Hurtigruten features properties in Oslo, Trondheim, Tromsø, Bergen and Kirkenes, with Bergen prices from £63 for one night at the Scandic Scenic including breakfast.

Hurtigruten UK managing director Kathryn Beadle says: “Hotel stays in Bergen are popular as this is where our cruises start and end. From Bergen it is possible to take a full-day Norway in a Nutshell excursion (£121), a journey by bus, trains and ferry through some of the beautiful scenery in the area.”

Voyages to Antiquity builds a hotel stay in key cities, either at the start or end of the cruise (and sometimes both), into the cost of most of its packages so passengers have a chance to see more of the places they are visiting; new this year Regent Seven Seas Cruises includes one free hotel night at the start of each cruise.

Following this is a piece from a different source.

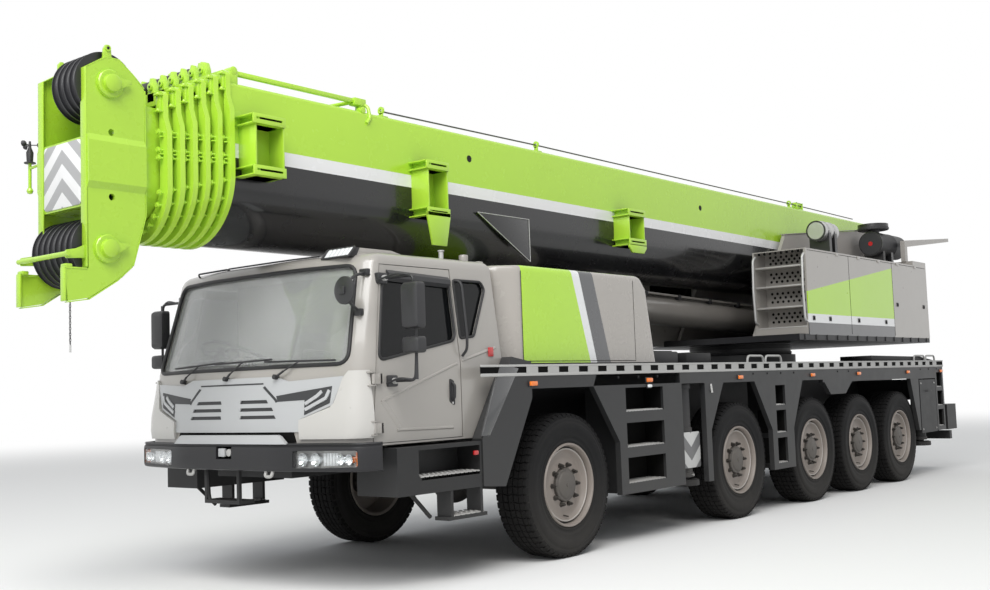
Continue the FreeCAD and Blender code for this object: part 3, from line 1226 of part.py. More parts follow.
# Lift cylinder: the barrel turns on the turntable, the rod's eye meets the boom
def along_ram(radius, start, length):
    """A cylinder that lies on the line from the barrel's pin to the rod's eye."""
    foot = Vector(-SIZES["ram_back"], 0, SIZES["ram_high"])
    eye = Vector(SIZES["ram_eye_x"], 0, SIZES["ram_eye_z"])
    run = eye - foot
    made = doc.addObject("Part::Cylinder", "RamPart")
    along = run.normalize()
    made.Placement = Placement(foot + along * start, Rotation(Vector(0, 0, 1), along))
    made.setExpression("Radius", bound(radius))
    made.setExpression("Height", bound(length))
    return made


ram_run = math.hypot(SIZES["ram_eye_x"] + SIZES["ram_back"], SIZES["ram_eye_z"] - SIZES["ram_high"])
eye_ends = across("eye_width / 2")
barrel = joined([
    along_ram("barrel_radius", 2 * SIZES["eye_outer"], "barrel_length - 2 * eye_outer"),
    along_ram("clevis_inner - slide_gap", 0, "3 * eye_outer"),
    drum("y", "eye_outer", ("-ram_back", "ram_high"), eye_ends),
])
barrel = less(barrel, [
    drum("y", "ram_pin + fit_gap", ("-ram_back", "ram_high"), across("clevis_outer")),
    along_ram("rod_radius + fit_gap",
              SIZES["rod_start"] + 2 * SIZES["eye_outer"] - SIZES["slide_gap"], "barrel_length"),
])
node("lift_barrel", barrel)
rod = joined([
    along_ram("rod_radius", SIZES["rod_start"] + 2 * SIZES["eye_outer"],
              f"{ram_run} - rod_start - 4 * eye_outer"),
    along_ram("clevis_inner - slide_gap", ram_run - 3 * SIZES["eye_outer"], "3 * eye_outer"),
    drum("y", "eye_outer", ("ram_eye_x", "ram_eye_z"), eye_ends),
])
node("lift_rod", less(rod, [drum("y", "ram_pin + fit_gap", ("ram_eye_x", "ram_eye_z"),
                                 across("clevis_outer"))]))

doc.recompute()
for made in doc.Objects:
    if "Invalid" in made.State or "Error" in made.State:
        raise ValueError(f"{made.Name} ({made.Label}) failed: {made.State}")
for made in nodes:
    if made.Shape.isNull() or not made.Shape.isValid() or not made.Shape.Solids:
        raise ValueError(f"{made.Label} has no valid shape")
os.makedirs("parts", exist_ok=True)
for made in nodes:
    made.Shape.exportStep(f"parts/{made.Label}.step")
print(len(nodes), "sub-parts written")
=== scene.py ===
import math

import bmesh
import bpy
from mathutils import Matrix, Vector


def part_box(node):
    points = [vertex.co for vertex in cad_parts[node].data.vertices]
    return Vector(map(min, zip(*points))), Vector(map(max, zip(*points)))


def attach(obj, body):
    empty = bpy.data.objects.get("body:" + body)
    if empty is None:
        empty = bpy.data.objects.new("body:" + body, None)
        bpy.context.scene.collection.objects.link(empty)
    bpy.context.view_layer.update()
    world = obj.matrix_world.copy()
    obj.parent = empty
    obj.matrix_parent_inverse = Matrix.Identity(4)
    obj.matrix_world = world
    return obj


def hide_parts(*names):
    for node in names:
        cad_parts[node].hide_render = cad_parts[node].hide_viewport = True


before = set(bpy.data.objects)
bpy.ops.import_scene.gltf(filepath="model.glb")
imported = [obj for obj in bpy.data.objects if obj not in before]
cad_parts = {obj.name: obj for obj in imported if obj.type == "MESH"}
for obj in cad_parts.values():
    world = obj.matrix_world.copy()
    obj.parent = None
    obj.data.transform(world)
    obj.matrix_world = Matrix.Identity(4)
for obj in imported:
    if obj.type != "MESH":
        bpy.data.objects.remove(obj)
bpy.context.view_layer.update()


# The studio
# A pale floor under a white sky, a soft key light from the front left and
# a camera where the photographer stood, a little above the bumper.
photo_width = 990
focal_pixels = 1158.69
camera_place = Vector((12.2885, 7.7924, 1.5704))
camera_heading = math.radians(219.373)
camera_pitch = math.radians(4.596)
camera_roll = math.radians(-1.9895)
floor_size = 150
floor_colour = (0.86, 0.86, 0.85, 1)
floor_fade_from = 14
floor_fade_to = 40
sky_strength = 0.46
key_power = 2700
key_size = 12
sun_strength = 0.82

ahead = Vector((
    math.cos(camera_heading) * math.cos(camera_pitch),
    math.sin(camera_heading) * math.cos(camera_pitch), math.sin(camera_pitch)))
level = Vector((math.sin(camera_heading), -math.cos(camera_heading), 0))
upright = level.cross(ahead)
right = math.cos(camera_roll) * level + math.sin(camera_roll) * upright
up = math.cos(camera_roll) * upright - math.sin(camera_roll) * level
camera = bpy.data.objects.new("camera", bpy.data.cameras.new("camera"))
camera.data.sensor_fit = "HORIZONTAL"
camera.data.lens = focal_pixels * camera.data.sensor_width / photo_width
camera.data.clip_end = 4 * floor_size
turn = Matrix((right, up, -ahead)).transposed()
camera.matrix_world = Matrix.Translation(camera_place) @ turn.to_4x4()
bpy.context.scene.collection.objects.link(camera)
bpy.context.scene.camera = camera
bpy.context.scene.view_settings.view_transform = "Standard"


def material(name):
    """A new material, its node tree and its shader."""
    made = bpy.data.materials.new(name)
    made.use_nodes = True
    return made, made.node_tree, made.node_tree.nodes["Principled BSDF"]


def seen_directly(tree):
    """A value of 1 where the camera, a reflection or a pane looks at a surface."""
    path = tree.nodes.new("ShaderNodeLightPath")
    last = path.outputs["Is Camera Ray"]
    for ray in ("Is Glossy Ray", "Is Transmission Ray"):
        larger = tree.nodes.new("ShaderNodeMath")
        larger.operation = "MAXIMUM"
        tree.links.new(last, larger.inputs[0])
        tree.links.new(path.outputs[ray], larger.inputs[1])
        last = larger.outputs[0]
    return last


world = bpy.data.worlds.new("sky")
world.use_nodes = True
bpy.context.scene.world = world
sky = world.node_tree
light_sky = sky.nodes["Background"]
light_sky.inputs["Color"].default_value = (0.93, 0.96, 1, 1)
light_sky.inputs["Strength"].default_value = sky_strength
shown_sky = sky.nodes.new("ShaderNodeBackground")
shown_sky.inputs["Color"].default_value = (1, 1, 1, 1)
sky_mix = sky.nodes.new("ShaderNodeMixShader")
sky.links.new(seen_directly(sky), sky_mix.inputs["Fac"])
sky.links.new(light_sky.outputs[0], sky_mix.inputs[1])
sky.links.new(shown_sky.outputs[0], sky_mix.inputs[2])
sky.links.new(sky_mix.outputs[0], sky.nodes["World Output"].inputs["Surface"])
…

Regent is also offering new packages combining a 10-night cruise from Venice to Barcelona on Seven Seas Mariner with two nights in Verona and gold tickets for the opera at the Arena di Verona. Departures are on June 26 (when the opera is Giuseppe Verdi’s Aida) and August 10 (for Giuseppe Verdi’s Nabucco), with prices from £3,895 including flights and transfers, meals, drinks, shore excursions and gratuities.

river cruise-and-stays



Several river cruise companies also offer cruise-and-stay options; for instance, combining a few nights in Lisbon with a cruise on the Douro in Portugal, or packaging Beijing, Shanghai and Xi’an, home of the Terracotta Warriors, around a Yangtze river cruise. Another favourite is to combine a week’s cruise on the Mekong with hotels in Siem Reap in Cambodia and Ho Chi Minh City and Hanoi in Vietnam.

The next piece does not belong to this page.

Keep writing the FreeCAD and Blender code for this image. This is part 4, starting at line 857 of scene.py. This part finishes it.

New for 2013, Viking River Cruises is combining a seven-night cruise from Amsterdam to Basel with two nights in Lucerne, while Titan Travel offers a new three or four-night cruise on the Douro on the Spirit of Chartwell barge that hosted the Queen during the Thames Pageant last year, combined with three or four nights in the Pousada de Amares-Santa Maria do Bouro.

Departures are available in June, September and October, and cost from £1,695 for three nights’ full-board on the barge and four nights’ B&B in the pousada including flights and transfers.